The listing below should be written out exactly; please include all of it.

------ Given data

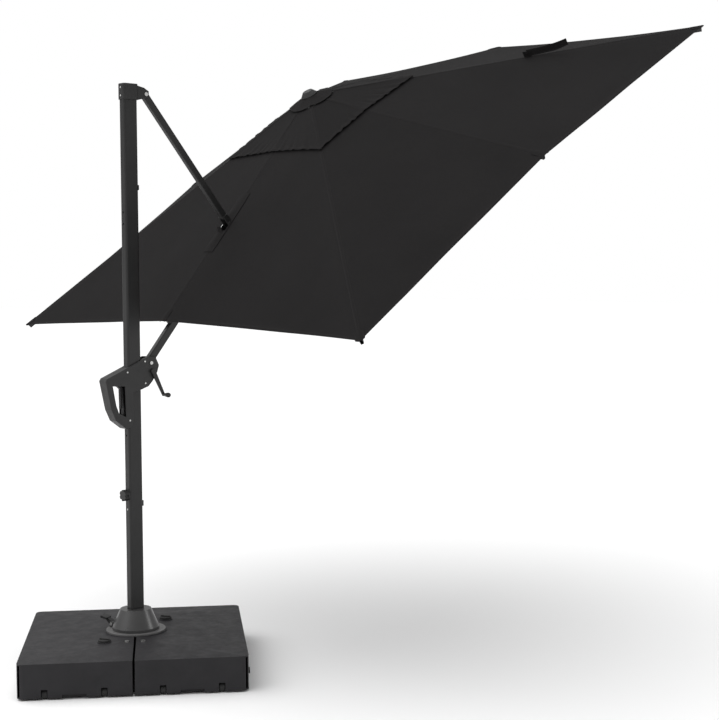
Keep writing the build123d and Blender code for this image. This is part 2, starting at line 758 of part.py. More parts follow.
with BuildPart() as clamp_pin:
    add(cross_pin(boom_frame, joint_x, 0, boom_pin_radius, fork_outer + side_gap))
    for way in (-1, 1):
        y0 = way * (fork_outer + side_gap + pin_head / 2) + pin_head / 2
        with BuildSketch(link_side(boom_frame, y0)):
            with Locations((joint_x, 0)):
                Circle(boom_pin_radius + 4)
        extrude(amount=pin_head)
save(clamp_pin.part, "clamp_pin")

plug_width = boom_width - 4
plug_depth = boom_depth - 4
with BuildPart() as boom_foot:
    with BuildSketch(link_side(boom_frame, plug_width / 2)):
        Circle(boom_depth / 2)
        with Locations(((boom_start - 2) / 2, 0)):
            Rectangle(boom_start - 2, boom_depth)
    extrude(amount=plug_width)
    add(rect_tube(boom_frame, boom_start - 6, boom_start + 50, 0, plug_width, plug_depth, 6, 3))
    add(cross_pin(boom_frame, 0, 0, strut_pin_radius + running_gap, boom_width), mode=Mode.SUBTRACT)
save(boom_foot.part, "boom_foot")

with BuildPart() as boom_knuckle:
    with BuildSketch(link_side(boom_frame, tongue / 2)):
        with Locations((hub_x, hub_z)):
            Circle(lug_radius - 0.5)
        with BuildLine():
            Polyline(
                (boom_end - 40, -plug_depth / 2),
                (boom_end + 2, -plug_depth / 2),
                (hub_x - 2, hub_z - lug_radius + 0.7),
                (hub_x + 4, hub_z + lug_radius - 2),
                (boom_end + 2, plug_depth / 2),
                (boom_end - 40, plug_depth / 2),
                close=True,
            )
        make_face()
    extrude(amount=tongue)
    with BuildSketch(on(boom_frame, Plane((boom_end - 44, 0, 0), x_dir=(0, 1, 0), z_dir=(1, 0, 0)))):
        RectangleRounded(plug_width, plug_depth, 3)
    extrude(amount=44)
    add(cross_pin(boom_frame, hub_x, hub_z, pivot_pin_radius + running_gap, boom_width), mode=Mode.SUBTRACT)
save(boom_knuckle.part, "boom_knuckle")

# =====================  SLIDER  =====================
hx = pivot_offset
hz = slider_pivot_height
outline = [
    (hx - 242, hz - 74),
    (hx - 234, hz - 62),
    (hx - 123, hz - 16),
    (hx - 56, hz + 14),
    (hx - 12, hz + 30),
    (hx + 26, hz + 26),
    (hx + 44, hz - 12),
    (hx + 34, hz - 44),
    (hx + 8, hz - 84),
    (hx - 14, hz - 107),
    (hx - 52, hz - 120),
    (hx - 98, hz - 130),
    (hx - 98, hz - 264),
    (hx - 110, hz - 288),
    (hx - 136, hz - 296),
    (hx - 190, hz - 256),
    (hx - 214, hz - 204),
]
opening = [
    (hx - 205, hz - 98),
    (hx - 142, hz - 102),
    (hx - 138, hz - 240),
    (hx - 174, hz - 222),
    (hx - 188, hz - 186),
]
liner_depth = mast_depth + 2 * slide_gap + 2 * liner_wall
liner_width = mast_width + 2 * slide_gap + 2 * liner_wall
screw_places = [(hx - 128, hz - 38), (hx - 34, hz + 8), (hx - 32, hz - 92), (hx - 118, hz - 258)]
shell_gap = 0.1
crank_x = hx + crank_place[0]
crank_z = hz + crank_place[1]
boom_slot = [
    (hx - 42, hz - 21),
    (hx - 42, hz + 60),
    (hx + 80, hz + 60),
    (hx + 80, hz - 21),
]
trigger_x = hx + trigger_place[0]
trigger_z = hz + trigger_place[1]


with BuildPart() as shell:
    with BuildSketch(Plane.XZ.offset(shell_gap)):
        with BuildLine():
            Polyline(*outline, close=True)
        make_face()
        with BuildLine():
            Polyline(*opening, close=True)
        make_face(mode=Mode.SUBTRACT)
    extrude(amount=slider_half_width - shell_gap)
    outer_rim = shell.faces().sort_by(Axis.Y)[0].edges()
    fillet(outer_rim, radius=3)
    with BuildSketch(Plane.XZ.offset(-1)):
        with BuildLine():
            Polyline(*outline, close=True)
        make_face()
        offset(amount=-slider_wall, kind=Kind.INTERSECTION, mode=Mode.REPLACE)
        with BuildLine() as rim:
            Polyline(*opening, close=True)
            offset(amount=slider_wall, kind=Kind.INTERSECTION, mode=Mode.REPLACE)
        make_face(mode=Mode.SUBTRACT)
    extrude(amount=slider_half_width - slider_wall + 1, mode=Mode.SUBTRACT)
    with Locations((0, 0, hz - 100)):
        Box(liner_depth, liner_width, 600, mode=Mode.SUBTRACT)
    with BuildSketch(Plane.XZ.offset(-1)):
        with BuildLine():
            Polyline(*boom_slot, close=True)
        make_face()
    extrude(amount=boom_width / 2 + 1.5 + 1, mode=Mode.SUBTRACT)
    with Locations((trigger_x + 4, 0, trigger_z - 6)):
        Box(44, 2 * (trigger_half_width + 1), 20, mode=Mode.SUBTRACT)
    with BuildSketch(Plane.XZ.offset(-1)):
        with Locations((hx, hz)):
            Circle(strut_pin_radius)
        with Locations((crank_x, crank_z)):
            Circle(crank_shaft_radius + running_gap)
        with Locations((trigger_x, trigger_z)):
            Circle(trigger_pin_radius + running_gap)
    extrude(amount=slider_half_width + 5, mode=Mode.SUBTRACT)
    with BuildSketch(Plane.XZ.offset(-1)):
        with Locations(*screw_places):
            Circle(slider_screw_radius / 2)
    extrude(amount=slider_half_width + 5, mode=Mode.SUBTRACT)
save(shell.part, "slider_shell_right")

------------

# Solution to the exercise
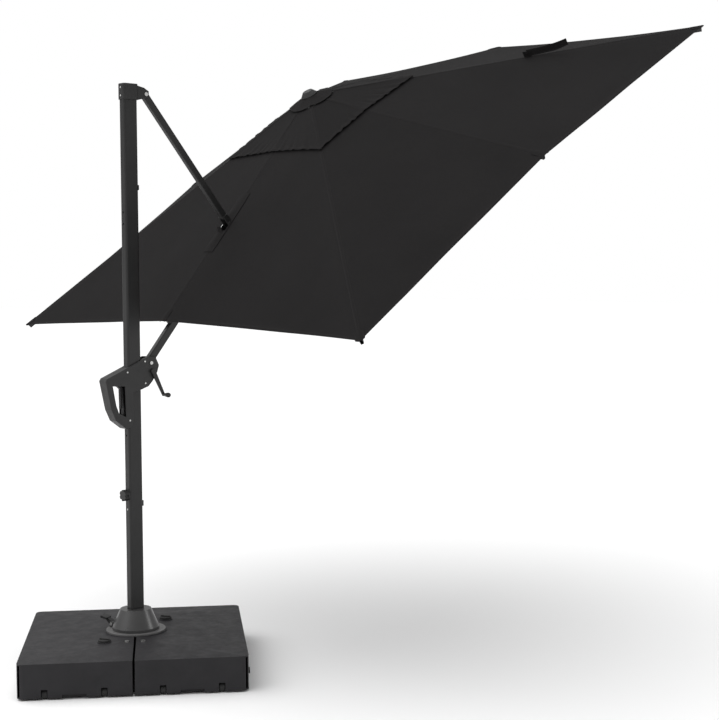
Keep writing the build123d and Blender code for this image. This is part 2, starting at line 758 of part.py. More parts follow.
with BuildPart() as clamp_pin:
    add(cross_pin(boom_frame, joint_x, 0, boom_pin_radius, fork_outer + side_gap))
    for way in (-1, 1):
        y0 = way * (fork_outer + side_gap + pin_head / 2) + pin_head / 2
        with BuildSketch(link_side(boom_frame, y0)):
            with Locations((joint_x, 0)):
                Circle(boom_pin_radius + 4)
        extrude(amount=pin_head)
save(clamp_pin.part, "clamp_pin")

plug_width = boom_width - 4
plug_depth = boom_depth - 4
with BuildPart() as boom_foot:
    with BuildSketch(link_side(boom_frame, plug_width / 2)):
        Circle(boom_depth / 2)
        with Locations(((boom_start - 2) / 2, 0)):
            Rectangle(boom_start - 2, boom_depth)
    extrude(amount=plug_width)
    add(rect_tube(boom_frame, boom_start - 6, boom_start + 50, 0, plug_width, plug_depth, 6, 3))
    add(cross_pin(boom_frame, 0, 0, strut_pin_radius + running_gap, boom_width), mode=Mode.SUBTRACT)
save(boom_foot.part, "boom_foot")

with BuildPart() as boom_knuckle:
    with BuildSketch(link_side(boom_frame, tongue / 2)):
        with Locations((hub_x, hub_z)):
            Circle(lug_radius - 0.5)
        with BuildLine():
            Polyline(
                (boom_end - 40, -plug_depth / 2),
                (boom_end + 2, -plug_depth / 2),
                (hub_x - 2, hub_z - lug_radius + 0.7),
                (hub_x + 4, hub_z + lug_radius - 2),
                (boom_end + 2, plug_depth / 2),
                (boom_end - 40, plug_depth / 2),
                close=True,
            )
        make_face()
    extrude(amount=tongue)
    with BuildSketch(on(boom_frame, Plane((boom_end - 44, 0, 0), x_dir=(0, 1, 0), z_dir=(1, 0, 0)))):
        RectangleRounded(plug_width, plug_depth, 3)
    extrude(amount=44)
    add(cross_pin(boom_frame, hub_x, hub_z, pivot_pin_radius + running_gap, boom_width), mode=Mode.SUBTRACT)
save(boom_knuckle.part, "boom_knuckle")

# =====================  SLIDER  =====================
hx = pivot_offset
hz = slider_pivot_height
outline = [
    (hx - 242, hz - 74),
    (hx - 234, hz - 62),
    (hx - 123, hz - 16),
    (hx - 56, hz + 14),
    (hx - 12, hz + 30),
    (hx + 26, hz + 26),
    (hx + 44, hz - 12),
    (hx + 34, hz - 44),
    (hx + 8, hz - 84),
    (hx - 14, hz - 107),
    (hx - 52, hz - 120),
    (hx - 98, hz - 130),
    (hx - 98, hz - 264),
    (hx - 110, hz - 288),
    (hx - 136, hz - 296),
    (hx - 190, hz - 256),
    (hx - 214, hz - 204),
]
opening = [
    (hx - 205, hz - 98),
    (hx - 142, hz - 102),
    (hx - 138, hz - 240),
    (hx - 174, hz - 222),
    (hx - 188, hz - 186),
]
liner_depth = mast_depth + 2 * slide_gap + 2 * liner_wall
liner_width = mast_width + 2 * slide_gap + 2 * liner_wall
screw_places = [(hx - 128, hz - 38), (hx - 34, hz + 8), (hx - 32, hz - 92), (hx - 118, hz - 258)]
shell_gap = 0.1
crank_x = hx + crank_place[0]
crank_z = hz + crank_place[1]
boom_slot = [
    (hx - 42, hz - 21),
    (hx - 42, hz + 60),
    (hx + 80, hz + 60),
    (hx + 80, hz - 21),
]
trigger_x = hx + trigger_place[0]
trigger_z = hz + trigger_place[1]


with BuildPart() as shell:
    with BuildSketch(Plane.XZ.offset(shell_gap)):
        with BuildLine():
            Polyline(*outline, close=True)
        make_face()
        with BuildLine():
            Polyline(*opening, close=True)
        make_face(mode=Mode.SUBTRACT)
    extrude(amount=slider_half_width - shell_gap)
    outer_rim = shell.faces().sort_by(Axis.Y)[0].edges()
    fillet(outer_rim, radius=3)
    with BuildSketch(Plane.XZ.offset(-1)):
        with BuildLine():
            Polyline(*outline, close=True)
        make_face()
        offset(amount=-slider_wall, kind=Kind.INTERSECTION, mode=Mode.REPLACE)
        with BuildLine() as rim:
            Polyline(*opening, close=True)
            offset(amount=slider_wall, kind=Kind.INTERSECTION, mode=Mode.REPLACE)
        make_face(mode=Mode.SUBTRACT)
    extrude(amount=slider_half_width - slider_wall + 1, mode=Mode.SUBTRACT)
    with Locations((0, 0, hz - 100)):
        Box(liner_depth, liner_width, 600, mode=Mode.SUBTRACT)
    with BuildSketch(Plane.XZ.offset(-1)):
        with BuildLine():
            Polyline(*boom_slot, close=True)
        make_face()
    extrude(amount=boom_width / 2 + 1.5 + 1, mode=Mode.SUBTRACT)
    with Locations((trigger_x + 4, 0, trigger_z - 6)):
        Box(44, 2 * (trigger_half_width + 1), 20, mode=Mode.SUBTRACT)
    with BuildSketch(Plane.XZ.offset(-1)):
        with Locations((hx, hz)):
            Circle(strut_pin_radius)
        with Locations((crank_x, crank_z)):
            Circle(crank_shaft_radius + running_gap)
        with Locations((trigger_x, trigger_z)):
            Circle(trigger_pin_radius + running_gap)
    extrude(amount=slider_half_width + 5, mode=Mode.SUBTRACT)
    with BuildSketch(Plane.XZ.offset(-1)):
        with Locations(*screw_places):
            Circle(slider_screw_radius / 2)
    extrude(amount=slider_half_width + 5, mode=Mode.SUBTRACT)
save(shell.part, "slider_shell_right")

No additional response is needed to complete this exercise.